Maputo — Mozambican Agriculture Minister Celso Correia on Wednesday called for "a paradigm shift' in the approach to agriculture, "because we cannot continue to be a laboratory of experiments, where each partner arrives and gives us seeds, but years later, when the resources run out, the households fall back into poverty'.
Correia was speaking in Maputo, as he presented the 2022 Post-Harvest Food Security Report. The changes he wanted to see included seven year cycles of support for agriculture which would train producers, instead of short term aid, after which they return to misery.
The report forms the basis for Correia's claim in Rome a week ago that about 90 per cent of the Mozambican population has an acceptable diet which meets their daily calorific needs.

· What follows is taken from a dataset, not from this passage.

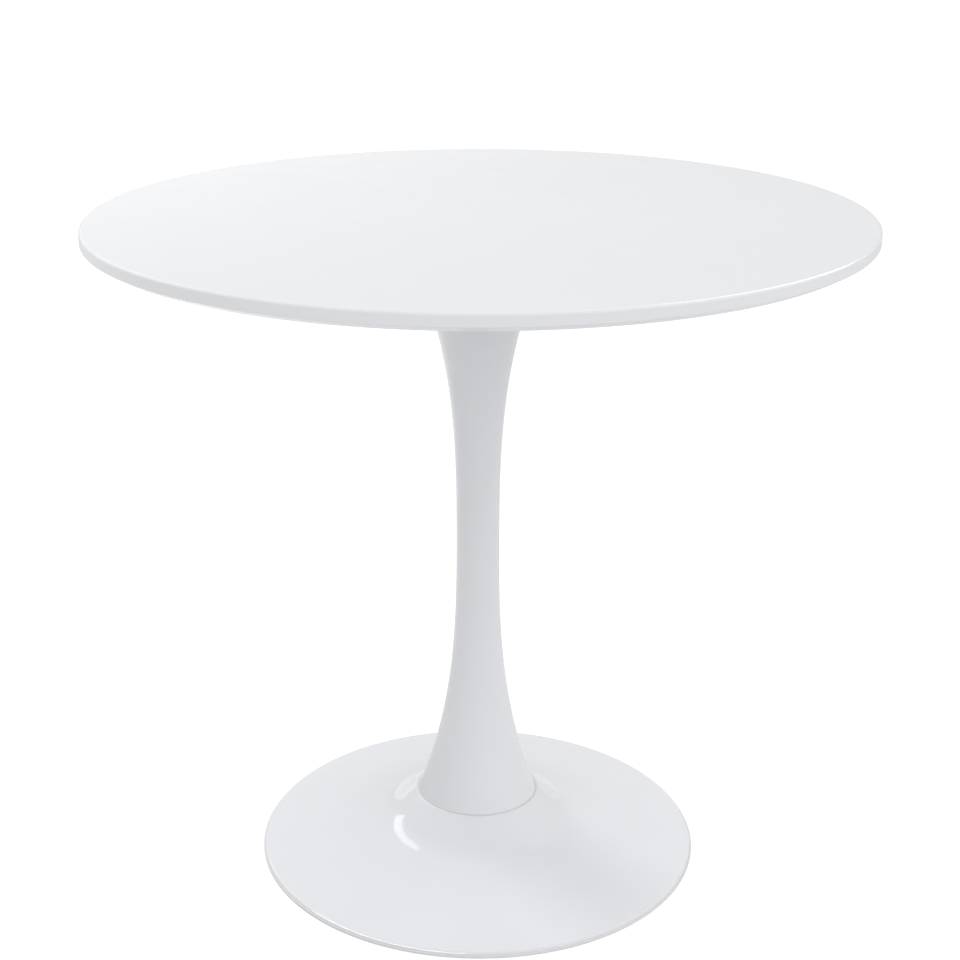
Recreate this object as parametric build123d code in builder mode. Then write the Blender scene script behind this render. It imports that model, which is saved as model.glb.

Nonetheless, about ten per cent of the population are in a situation of food insecurity and need urgent assistance to guarantee their basic food requirements.
To face this emergency, 40 million US dollars are available for the United Nations World Food Programme (WFP) to intervene, particularly in the northern province of Cabo Delgado, where hundreds of thousands of people have ben displaced from their homes by islamist terrorist attacks.
The data in the report indicated that the proportion of the Mozambican population facing acute levels of food insecurity fell from 13 per cent in 2022 to ten per cent in 2023.
"In the period under analysis, about 90 per cent of the population had an acceptable diet', Correia said. "In Mozambique, 958,600 people are in an emergency situation and need food aid. 690,400 of these people are in Cabo Delgado province'.
He added that the country was divided into five phases of food insecurity, and no Mozambicans are in the fifth and worst phase, which is that of "catastrophe and famine', where households suffer extreme food shortages. This scenario only occurs where there are extreme levels of acute malnutrition and mortality.
Correia strongly defended his statements in Rome that 90 per cent of the Mozambican population are eating three meals a day, and hit back at those NGOs, notably the Community Development Foundation (FDC), who had attacked him.
He suggested that the FDC painted a picture of a country in utter misery, in order to attract resources from donors.
"90 per cent of the population has a safe diet - that is, they manage to eat three meals a day', said Correia. "We have to improve their diet and ensure more stability in access to food'.
"So our work is not yet concluded, but we are on the right path', he stressed.
Correia strongly objected to claims made by the FDC's such as "in Mozambique, people are dying'.
"The FDC is projecting images of misery in order to raise funds', he accused, and of that money much is spent on workshops that produce nothing of value for the people in need. "'In Mozambique they are dying' - we are a miserable country, and that's how we are operating. Billions of dollars for cycles of support which are not sustainable'. Correia declared.
Furthermore, the FDC was using outdated figures. Thus it claimed that 42.3 per cent of children are chronically malnourished, although recent studies have shown that the true figure is now 38 per cent. The FDC also claimed that most households spend 60 per cent of their income on food - it thus forgot that large numbers of Mozambicans grow their own food rather than buying it.
An FDC representative at the Wednesday meeting, Joaquim Oliveira, apologized for the mistakes in the FDC's original reaction, and declared that the FDC shared Correia's desire for a paradigm shift.
"We want to be part of this. We want to contribute', said Oliveira.
In conclusion, Correia suggested the real problem is that Mozambicans are not used to hearing good news about their own country.